Letter: LAFCo Denies Midcoast Parks and Recreation Powers

Letter

By on Thu, October 16, 2008

Wednesday, October 15, 2008—San Mateo County Local Agency Formation Commission (LAFCo) today, in a surprise move, overruled its own Executive Officer’s recommendation to reduce Half Moon Bay’s "sphere of influence" to the current city limits, as supported by the Midcoast Community Council, and instead left in place a 1963 determination that gives Half Moon Bay a sphere of influence including the entire coastside.

The only municipal service that Half Moon Bay currently provides outside the city limits, to residents of the Midcoast, is park and recreation by allowing Midcoast residents to have access to HMB’s recreational programs. And for many Midcoast residents, HMB’s services are a meager substitute for local community parks and nearby recreation opportunities.

The entire purpose of LAFCo is to guide delivery of services through adoption of spheres of influence, which define the area in which each city or special district may offer services and delimit the anticipated future boundaries of each city or special district. LAFCo prevents duplication of service delivery by authorizing only one city or district to have active powers over a given territory.
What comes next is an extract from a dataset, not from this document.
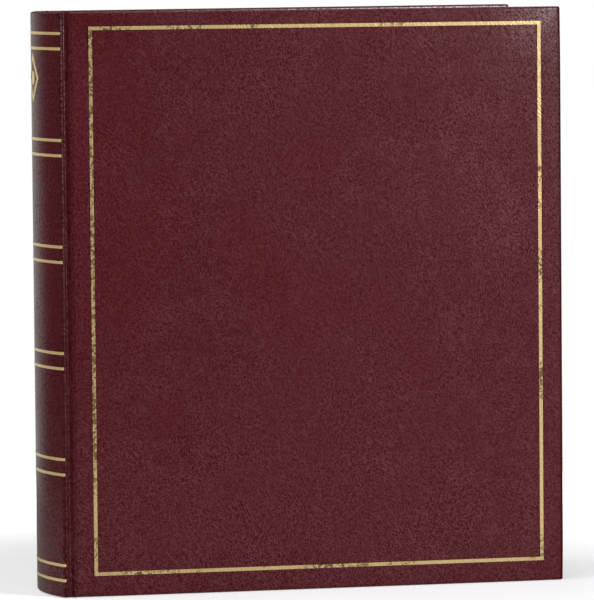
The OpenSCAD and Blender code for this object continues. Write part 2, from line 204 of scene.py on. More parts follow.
class Nodes:
    """Places and links the nodes of one material, group or world."""

    def __init__(self, tree):
        self.tree = tree
        self.column = 0

    def add(self, kind, inputs=None, **settings):
        """A node with settings on itself and values or links on its inputs."""
        node = self.tree.nodes.new(kind)
        node.location = (self.column * 40, -(self.column % 6) * 160)
        self.column += 1
        for name, value in settings.items():
            setattr(node, name, value)
        for name, value in (inputs or {}).items():
            self.put(value, node.inputs[name])
        return node

    def put(self, value, socket):
        """Links a socket to another, or sets its value. Every colour is opaque."""
        if isinstance(value, bpy.types.NodeSocket):
            self.tree.links.new(value, socket)
        elif socket.type == "RGBA":
            socket.default_value = (*value[:3], 1)
        else:
            socket.default_value = value

    def work_out(self, kind, values, **settings):
        """The result of a node on values or links, in the order of its inputs."""
        node = self.add(kind, **settings)
        for socket, value in zip(node.inputs, values):
            self.put(value, socket)
        return node.outputs[0]

    def maths(self, operation, *values, clamp=False):
        """The result of one sum."""
        return self.work_out("ShaderNodeMath", values, operation=operation, use_clamp=clamp)

    def times(self, value, factor, plus=0.0):
        """A number times another, plus a third."""
        return self.maths("MULTIPLY_ADD", value, factor, plus)

    def less(self, value, other):
        """A number less another."""
        return self.maths("SUBTRACT", value, other)

    def vector(self, operation, *values):
        """The result of one sum on vectors."""
        return self.work_out("ShaderNodeVectorMath", values, operation=operation)

    def split(self, vector):
        """The X, Y and Z of a vector."""
        return self.add("ShaderNodeSeparateXYZ", {"Vector": vector}).outputs

    def scaled(self, vector, factor):
        """A vector times a number."""
        given = {"Vector": vector, "Scale": factor}
        return self.add("ShaderNodeVectorMath", given, operation="SCALE").outputs[0]

    def ramp(self, value, low, high, to_low=0.0, to_high=1.0):
        """A value brought smoothly from one range to another."""
        node = self.add(
            "ShaderNodeMapRange",
            {"Value": value, "From Min": low, "From Max": high, "To Min": to_low, "To Max": to_high},
            interpolation_type="SMOOTHSTEP",
        )
        return node.outputs[0]

    def blend(self, factor, a, b):
        """One number turning into another."""
        return self.times(self.less(b, a), factor, a)

    def mix(self, factor, a, b):
        """One colour turning into another."""
        node = self.add("ShaderNodeMix", data_type="RGBA", clamp_factor=True)
        for name, value in (("Factor_Float", factor), ("A_Color", a), ("B_Color", b)):
            self.put(value, next(s for s in node.inputs if s.identifier == name))
        return next(s for s in node.outputs if s.identifier == "Result_Color")

    def noise(self, vector, scale, detail=2.0, roughness=0.5, distortion=0.0):
        """Cloudy noise."""
        return self.add(
            "ShaderNodeTexNoise",
            {
                "Vector": vector, "Scale": scale, "Detail": detail,
                "Roughness": roughness, "Distortion": distortion,
            },
        )


def group(name, numbers, results, build):
    """A shader group with a Position and some numbers as its inputs, made once.
    build(nodes, inputs) returns a socket for each of its results."""
    if name in bpy.data.node_groups:
        return bpy.data.node_groups[name]
    tree = bpy.data.node_groups.new(name, "ShaderNodeTree")
    tree.interface.new_socket("Position", in_out="INPUT", socket_type="NodeSocketVector")
    for label, default in numbers.items():
        socket = tree.interface.new_socket(label, in_out="INPUT", socket_type="NodeSocketFloat")
        socket.default_value = default
    for label in results:
        tree.interface.new_socket(label, in_out="OUTPUT", socket_type="NodeSocketFloat")
    nodes = Nodes(tree)
    nodes.add("NodeGroupOutput", build(nodes, nodes.add("NodeGroupInput").outputs))
    return tree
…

Because Half Moon Bay is already delivering recreation services in its sphere of influence, it appears any proposal to form a community services district in the Midcoast for the same purpose is now dead, and would be rejected out of hand as a duplication of existing services.

Oddly, LAFCo spent a great deal of time pondering which water district was best able to serve a small area currently outside of the jurisdictional boundaries of both Montara Water and Sanitary District and Coastside County Water District, but overruled the LAFCo Executive Officer’s recommendation on Half Moon Bay’s sphere of influence without any consideration at all of whether or not Half Moon Bay had any plans for more extensive park and recreation services or financing in place to extend services within its sphere of influence, as a step toward future annexation.

As an interested and relatively well-informed observer, I’m really quite surprised by the outcome. It’s a shame, because so many people have worked hard for Midcoast parks and recreation, and now the continuation of an obsolete sphere of influence for Half Moon Bay may extinguish those hopes.